C*$* ASSERT DO PREFER (CONCURRENT)
       DO I = 1, M
         DO J = 1, N
           A(I,J) = B(I,J)
         END DO
         ...
       END DO

When dealing with nested loops, the Auto-Parallelizing Option follows these guidelines:

  • If the loop specified by this assertion is safe to parallelize, the MIPSpro APO chooses it to parallelize, even if other loops in the nest are safe.

  • If the specified loop is not safe to parallelize, the MIPSpro APO uses its heuristics to choose among loops that are safe.

  • If this directive is applied to an inner loop, the MIPSpro APO may make it the outermost loop.

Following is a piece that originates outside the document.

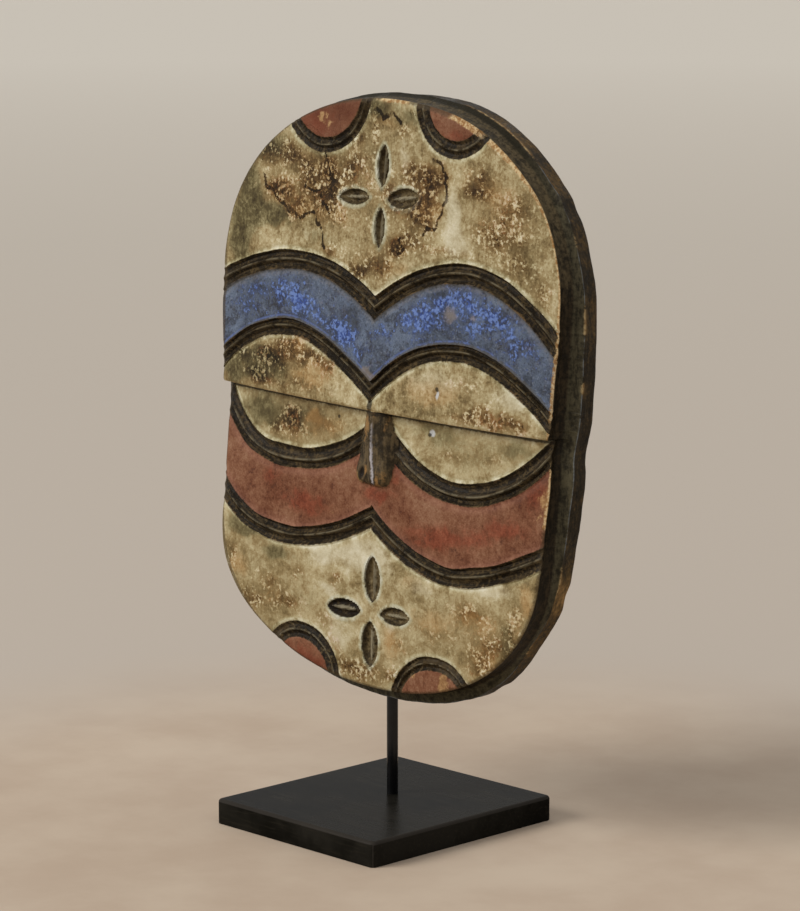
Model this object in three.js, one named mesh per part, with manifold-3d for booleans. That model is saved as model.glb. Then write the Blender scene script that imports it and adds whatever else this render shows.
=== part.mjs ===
// Teke mask: a flat, carved and painted wooden face mask, held up by a thin steel
// rod that stands in a square black wooden base plate.
// Millimetres, +Z up. The origin is the centre of the base plate's underside, and
// the mask faces -Y.
import * as THREE from 'three';
import { mergeVertices } from 'three/addons/utils/BufferGeometryUtils.js';
import Module from 'manifold-3d';

const wasm = await Module();
wasm.setup();

// The base plate and the rod.
const PLATE = { width: 160, depth: 176, height: 18, corner: 1.5, topRound: 3.2 };
const ROD = { x: -3.3, y: 11.2, diameter: 8, sides: 24, socketInPlate: 12, socketInMask: 26 };
const GAP = 0.3;
const MERGE_DISTANCE = 1e-5;

// Where the mask hangs: its own centre, and its small turn to the viewer's right.
const MASK_CENTRE = new THREE.Vector3(-0.36, -10.83, 299.82);
const MASK_TURN = THREE.MathUtils.degToRad(1.2);

// The mask's face, in the mask's own axes: x to the viewer's right, y up. Its sides
// are nearly straight between two half ellipses.
const FACE = {
  topHalfWidth: 166.5, topCentre: 90, topRise: 121,
  chinHalfWidth: 158.5, chinCentre: -95, chinRise: 106, chinRoundness: 2.12,
};
// The depth of the face behind the mask's centre plane. The upper half is a slab
// that leans out to the level step under the brow. The lower half lies deeper.
const STEP_Y = -3.5;
const STEP_RUN = 0.8;
const UPPER = { middle: -4, middleSlope: 0.068, edge: 5.5, edgeSlope: 0.054 };
const LOWER = {
  middle: 6, middleLength: 70, middlePower: 1.5,
  edge: 13, chinEdge: -5, edgeLength: 197, edgePower: 1.3,
};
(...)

  • If this assertion is applied to more than one loop in a nest, the MIPSpro APO uses its heuristics to choose one of the specified loops.

C*$* ASSERT DO PREFER (SERIAL) and #pragma prefer serial

The C*$* ASSERT DO PREFER (SERIAL) assertion instructs the Auto-Parallelizing Option not to parallelize the loop that immediately follows. It is essentially the same as C*$* ASSERT DO (SERIAL). In the following case, the assertion requests that the J loop be run serially:

       DO I = 1, M
C*$* ASSERT DO PREFER (SERIAL)
         DO J = 1, N
           A(I,J) = B(I,J)
         END DO
         ...
       END DO

The assertion applies only to the loop directly after the assertion. For example, the MIPSpro APO still tries to parallelize the I loop in the code shown above. The assertion is used in cases like this when the value of N is very small.